**Information provided**
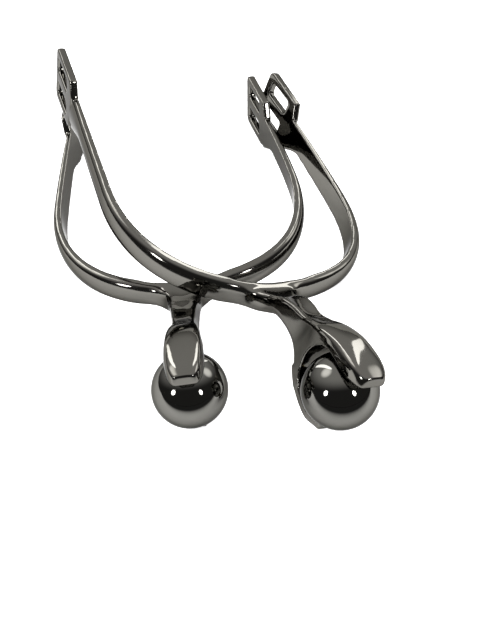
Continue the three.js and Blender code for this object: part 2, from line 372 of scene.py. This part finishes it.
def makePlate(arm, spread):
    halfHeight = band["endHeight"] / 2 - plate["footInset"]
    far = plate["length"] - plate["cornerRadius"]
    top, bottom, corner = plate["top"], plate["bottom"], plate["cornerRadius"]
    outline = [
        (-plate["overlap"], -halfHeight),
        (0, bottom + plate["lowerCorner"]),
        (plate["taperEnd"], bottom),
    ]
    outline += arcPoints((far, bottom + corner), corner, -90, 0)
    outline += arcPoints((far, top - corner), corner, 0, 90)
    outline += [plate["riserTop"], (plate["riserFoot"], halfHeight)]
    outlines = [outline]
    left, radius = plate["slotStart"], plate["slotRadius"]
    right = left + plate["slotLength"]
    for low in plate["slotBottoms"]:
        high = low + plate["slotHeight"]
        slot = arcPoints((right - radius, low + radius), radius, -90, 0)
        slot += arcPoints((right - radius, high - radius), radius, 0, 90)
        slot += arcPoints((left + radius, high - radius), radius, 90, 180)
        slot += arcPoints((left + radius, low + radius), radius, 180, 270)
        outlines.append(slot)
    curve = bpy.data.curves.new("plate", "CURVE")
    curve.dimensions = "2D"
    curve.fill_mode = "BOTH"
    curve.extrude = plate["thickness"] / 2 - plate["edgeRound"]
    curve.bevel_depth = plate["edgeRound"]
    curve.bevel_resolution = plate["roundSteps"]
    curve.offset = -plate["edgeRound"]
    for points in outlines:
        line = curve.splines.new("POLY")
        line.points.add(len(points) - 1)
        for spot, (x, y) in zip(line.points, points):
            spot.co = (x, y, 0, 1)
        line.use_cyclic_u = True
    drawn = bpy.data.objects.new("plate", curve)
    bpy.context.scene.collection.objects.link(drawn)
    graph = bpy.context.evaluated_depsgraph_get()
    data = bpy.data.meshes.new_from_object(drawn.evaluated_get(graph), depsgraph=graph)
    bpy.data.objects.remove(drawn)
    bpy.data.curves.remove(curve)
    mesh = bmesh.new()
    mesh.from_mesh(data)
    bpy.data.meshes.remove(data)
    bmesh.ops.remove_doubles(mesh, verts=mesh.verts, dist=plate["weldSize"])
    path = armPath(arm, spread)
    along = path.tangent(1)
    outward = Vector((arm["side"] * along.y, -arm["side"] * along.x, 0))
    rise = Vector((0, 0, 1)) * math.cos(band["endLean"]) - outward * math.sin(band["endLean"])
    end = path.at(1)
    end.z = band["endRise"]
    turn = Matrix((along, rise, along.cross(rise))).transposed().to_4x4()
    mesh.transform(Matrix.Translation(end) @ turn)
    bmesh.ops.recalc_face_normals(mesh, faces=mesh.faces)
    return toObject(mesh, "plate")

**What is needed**
Repeat every line of the material exactly as given.

**In response**
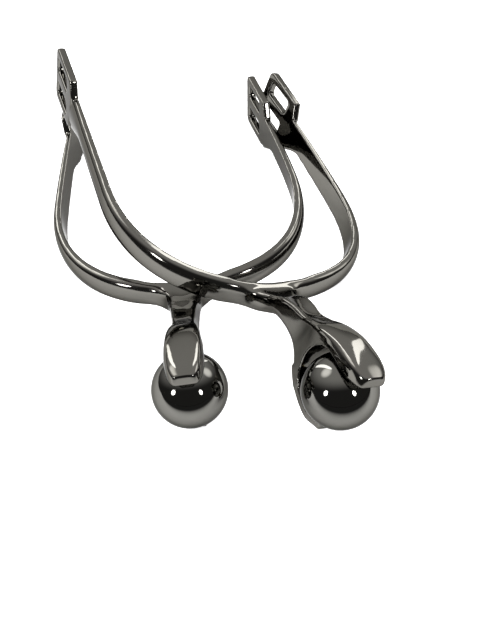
Continue the three.js and Blender code for this object: part 2, from line 372 of scene.py. This part finishes it.
def makePlate(arm, spread):
    halfHeight = band["endHeight"] / 2 - plate["footInset"]
    far = plate["length"] - plate["cornerRadius"]
    top, bottom, corner = plate["top"], plate["bottom"], plate["cornerRadius"]
    outline = [
        (-plate["overlap"], -halfHeight),
        (0, bottom + plate["lowerCorner"]),
        (plate["taperEnd"], bottom),
    ]
    outline += arcPoints((far, bottom + corner), corner, -90, 0)
    outline += arcPoints((far, top - corner), corner, 0, 90)
    outline += [plate["riserTop"], (plate["riserFoot"], halfHeight)]
    outlines = [outline]
    left, radius = plate["slotStart"], plate["slotRadius"]
    right = left + plate["slotLength"]
    for low in plate["slotBottoms"]:
        high = low + plate["slotHeight"]
        slot = arcPoints((right - radius, low + radius), radius, -90, 0)
        slot += arcPoints((right - radius, high - radius), radius, 0, 90)
        slot += arcPoints((left + radius, high - radius), radius, 90, 180)
        slot += arcPoints((left + radius, low + radius), radius, 180, 270)
        outlines.append(slot)
    curve = bpy.data.curves.new("plate", "CURVE")
    curve.dimensions = "2D"
    curve.fill_mode = "BOTH"
    curve.extrude = plate["thickness"] / 2 - plate["edgeRound"]
    curve.bevel_depth = plate["edgeRound"]
    curve.bevel_resolution = plate["roundSteps"]
    curve.offset = -plate["edgeRound"]
    for points in outlines:
        line = curve.splines.new("POLY")
        line.points.add(len(points) - 1)
        for spot, (x, y) in zip(line.points, points):
            spot.co = (x, y, 0, 1)
        line.use_cyclic_u = True
    drawn = bpy.data.objects.new("plate", curve)
    bpy.context.scene.collection.objects.link(drawn)
    graph = bpy.context.evaluated_depsgraph_get()
    data = bpy.data.meshes.new_from_object(drawn.evaluated_get(graph), depsgraph=graph)
    bpy.data.objects.remove(drawn)
    bpy.data.curves.remove(curve)
    mesh = bmesh.new()
    mesh.from_mesh(data)
    bpy.data.meshes.remove(data)
    bmesh.ops.remove_doubles(mesh, verts=mesh.verts, dist=plate["weldSize"])
    path = armPath(arm, spread)
    along = path.tangent(1)
    outward = Vector((arm["side"] * along.y, -arm["side"] * along.x, 0))
    rise = Vector((0, 0, 1)) * math.cos(band["endLean"]) - outward * math.sin(band["endLean"])
    end = path.at(1)
    end.z = band["endRise"]
    turn = Matrix((along, rise, along.cross(rise))).transposed().to_4x4()
    mesh.transform(Matrix.Translation(end) @ turn)
    bmesh.ops.recalc_face_normals(mesh, faces=mesh.faces)
    return toObject(mesh, "plate")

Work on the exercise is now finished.